I've just copied and pasted it since you need to create an account to view the whole thing otherwise.
Have any of you run into this sort of thing in your area, or is it just a few ignorant people around here?



> *Woman with service dog treated badly at Home, Sport Show*
> She was wrongly told to leave; apologies sent to her
> By JIM ROMSAAS
> City Editor
> ...


I just can't believe the ignorance that's still out there in this day and age. These are the nicest people in the world and it just sickens me that someone could be ignorant enough to actually make them leave an event they were trying to enjoy.

If the incident alone wasn't bad enough, the comments left by a few who are apparently friends of the guy who asked them to leave are absolutely appalling..... I didn't include the comments here, but if you create an account (which is very short and simple) you can see the mess. I give our trainer (juel) credit for doing a great job of getting the facts out there and trying to set things straight. 
Here's the direct link.
Mesabi Daily News

And the link to the the website of the lady and her service dog.
My Service Dog


----------



## Revernance (Aug 20, 2007)

These kind of things get me so mad at the world. 
But you know what. There are still more good people than bad people.


----------



## Deni (Jul 6, 2005)

What a handsome dog!! Makes me think of Rin Tin Tin.

I managed to read almost all of the responses to the article. (Didn't have to register.) I stopped when people started getting silly. 

The only thing that I can figure is that there were two people (or maybe more) who were at that event with dogs. There was Maureen with Blade -- Blade having the vest on and Maureen speaking kindly to the girl who wanted to pet the dog -- and some other person with a dog -- the dog not having a vest and the person being snotty to kids. I think that's very possible. Of course, even the snotty lady shouldn't be made to feel bad about having her dog in a public place.

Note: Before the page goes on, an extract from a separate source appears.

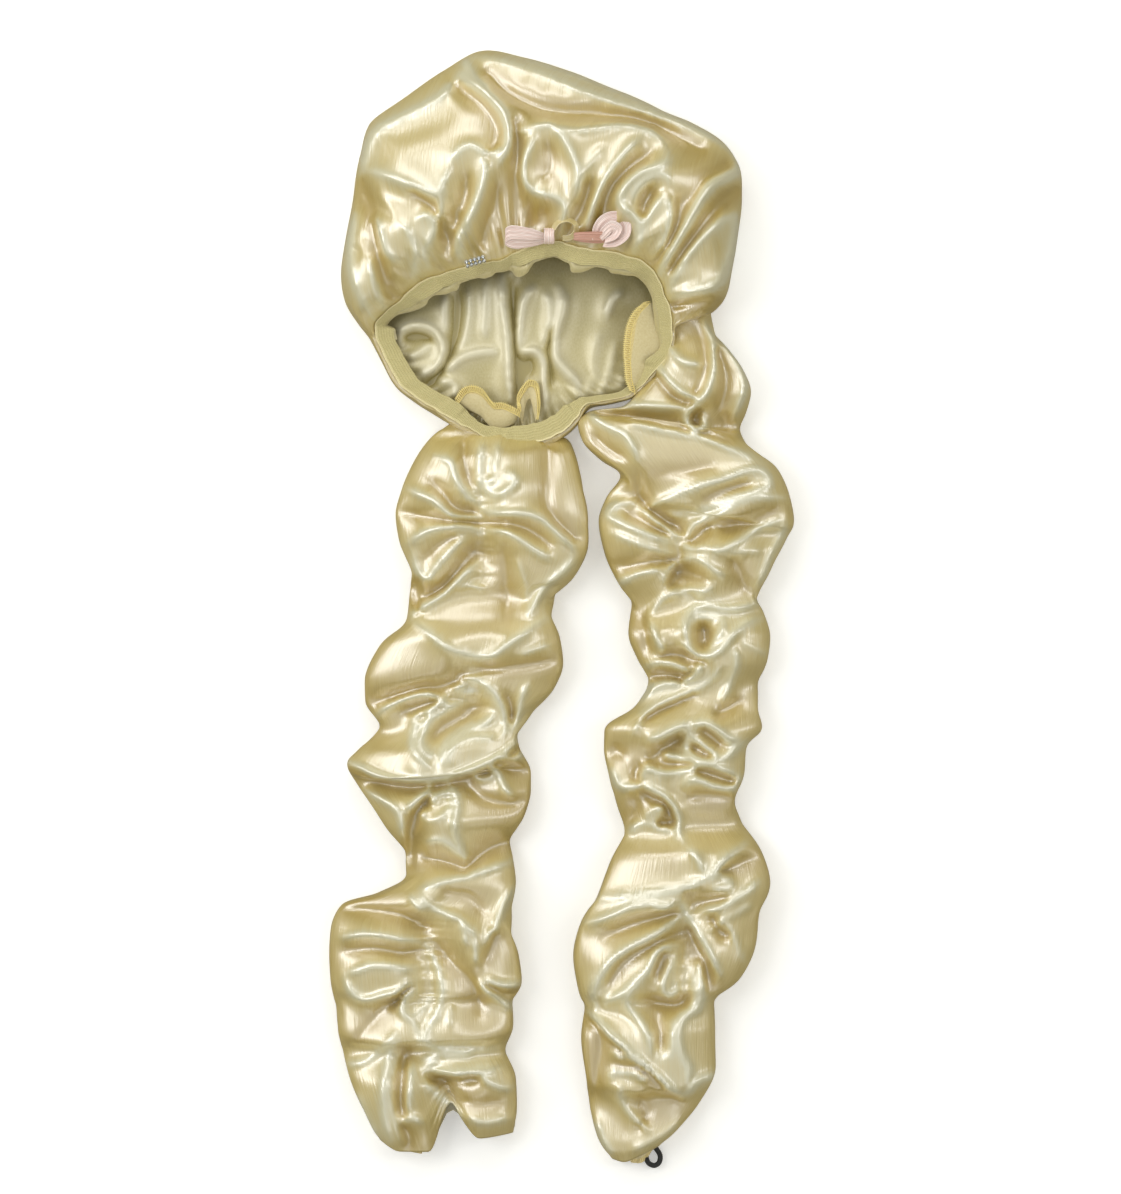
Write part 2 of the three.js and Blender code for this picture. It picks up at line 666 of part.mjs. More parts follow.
function crystalTrim() {
  const top = TRIM.z + TRIM.thick / 2;
  const plate = boxAt(STONE.pitch * STONE.count, TRIM.depth, TRIM.thick, TRIM.x, TRIM.y, TRIM.z, TRIM.turn);
  return Array.from({ length: STONE.count }, (_, i) => {
    const along = (i - (STONE.count - 1) / 2) * STONE.pitch;
    const [x, y] = [TRIM.x + along * Math.cos(TRIM.turn), TRIM.y + along * Math.sin(TRIM.turn)];
    const stone = new THREE.CylinderGeometry(STONE.table, STONE.radius, STONE.height, STONE.facets);
    return solidOf(stone.rotateX(Math.PI / 2), placed(x, y, top + 0.45 * STONE.height, TRIM.turn));
  }).reduce((trim, stone) => trim.add(stone), plate);
}

// Hair loop: an elastic ring whose upper end lies in the right sleeve's hem

function hairLoop() {
  const ring = new THREE.TorusGeometry(HAIR_LOOP.radius, HAIR_LOOP.cord, 6, 14);
  ring.scale(1, HAIR_LOOP.stretch, 1);
  const height = CLOTH + GAP + HAIR_LOOP.cord;
  return solidOf(ring, placed(HAIR_LOOP.x, HAIR_LOOP.y, height, HAIR_LOOP.turn));
}

// Assembly

const group = new THREE.Group();

function addPiece(name, solid, color, roughness, metalness = 0) {
  const material = new THREE.MeshStandardMaterial({ color, roughness, metalness });
  const mesh = new THREE.Mesh(geometryOf(solid), material);
  mesh.name = name;
  group.add(mesh);
}

addPiece("crown", crown, SATIN, 0.35);
addPiece("elastic_band", band, KNIT, 0.85);
addPiece("left_sleeve", leftSleeve, SATIN, 0.35);
addPiece("right_sleeve", rightSleeve, SATIN, 0.35);
for (const frill of SEAM_FRILLS) {
  addPiece(frill.name, cutBy(solidOf(frillSurface(frill)), [sewnEdgeGrown]), SEAM_THREAD, 0.8);
}
for (const loop of BOW_LOOPS) {
  const ribbon = solidOf(ribbonLoop(loop.length), placed(loop.x, loop.y, loop.z, loop.turn));
  addPiece(loop.name, cutBy(ribbon, neighbours), PINK, 0.4);
}
addPiece("bow_knot", cutBy(bowKnot(), neighbours), PINK, 0.4);
addPiece("bow_tail", cutBy(bowTail(), neighbours), PINK, 0.4);
addPiece("crystal_trim", cutBy(crystalTrim(), neighbours), SILVER, 0.2, 1);
addPiece("hair_loop", hairLoop(), BLACK, 0.9);

const box = new THREE.Box3().setFromObject(group);
const middle = box.getCenter(new THREE.Vector3());
group.position.set(-middle.x, -middle.y, -box.min.z);

export default group;
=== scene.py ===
"""A champagne satin sleep bonnet with two long ruched sleeves, lying flat with its opening up.

Lengths are millimetres of a drawing frame whose origin is the middle of the opening, until a mesh
is made: then they are metres of the part's own frame. Fold lines are points read in pixels of
the photograph, because that is where each fold was seen.
"""

import math

import bmesh
import bpy
import numpy as np
from mathutils import Matrix, Vector


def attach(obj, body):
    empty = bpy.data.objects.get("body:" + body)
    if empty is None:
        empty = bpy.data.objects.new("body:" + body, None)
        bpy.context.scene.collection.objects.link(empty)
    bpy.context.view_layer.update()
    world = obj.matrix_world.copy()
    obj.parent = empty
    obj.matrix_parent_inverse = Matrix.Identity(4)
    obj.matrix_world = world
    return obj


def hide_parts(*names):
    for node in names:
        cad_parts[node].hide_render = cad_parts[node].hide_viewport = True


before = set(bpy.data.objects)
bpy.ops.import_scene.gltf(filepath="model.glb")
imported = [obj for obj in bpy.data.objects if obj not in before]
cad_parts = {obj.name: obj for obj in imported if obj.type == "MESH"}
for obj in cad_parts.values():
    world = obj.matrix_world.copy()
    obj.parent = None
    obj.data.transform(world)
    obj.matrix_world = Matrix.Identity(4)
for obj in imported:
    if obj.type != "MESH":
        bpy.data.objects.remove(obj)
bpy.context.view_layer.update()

METRES = 0.001
OPENING_MIDDLE = np.array([-25.917, 182.394, 0.0])  # the drawing frame's origin in the part's frame
PIXEL = 0.68  # millimetres of the bonnet that one pixel of the photograph spans
OPENING_PIXEL = (524, 344)  # where the photograph shows the drawing frame's origin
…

I haven't heard anything about a similar occurance in my area. I hope it's just an isolated incident and good for Maureen to try to make people aware of this important issue.


----------



## star rider (Feb 27, 2006)

the show coordinator as well as any agent involved with the show should be glad that Maureen Rooney is willing to let this get behind her and move on.

otherwise there could have been some serious implications involved. including law suits


----------



## cs_gardener (Apr 28, 2006)

How terrible that she had to go through the experience to begin with and then the nasty comments later were totally uncalled for. It is good to see that more people were considerate and empathetic than the hateful few with nothing better to do than be nasty. Maureen Rooney is truly a great person for being able to let it go and move past it and I sincerely hope she isn't confronted with such ignorance again.


----------



## mikenas102 (Feb 8, 2006)

Generally I wouldn't say to sue them because this country is so sue happy. However, in this case the show organizers are so arrogant even after realizing their mistake that I think the only way to teach them a lesson is to sue them and bankrupt them.


----------



## longhornxtreme (Feb 20, 2007)

IANAL: But I'm pretty damn sure you need to speak to one. The ADA statutes and the like usually provide for punitive dmages.

There are laws out there to 1) prevent what happened , 2) compensate the victim, and 3) punish the offender.

Go see a lawyer. There's nothing shameful in bringing suit to have the current existing laws enforced.


----------



## JanS (Apr 14, 2004)

Thanks all.

I went ahead and gave Maureen and Judy (the trainer) this link so they could read your nice comments too.


----------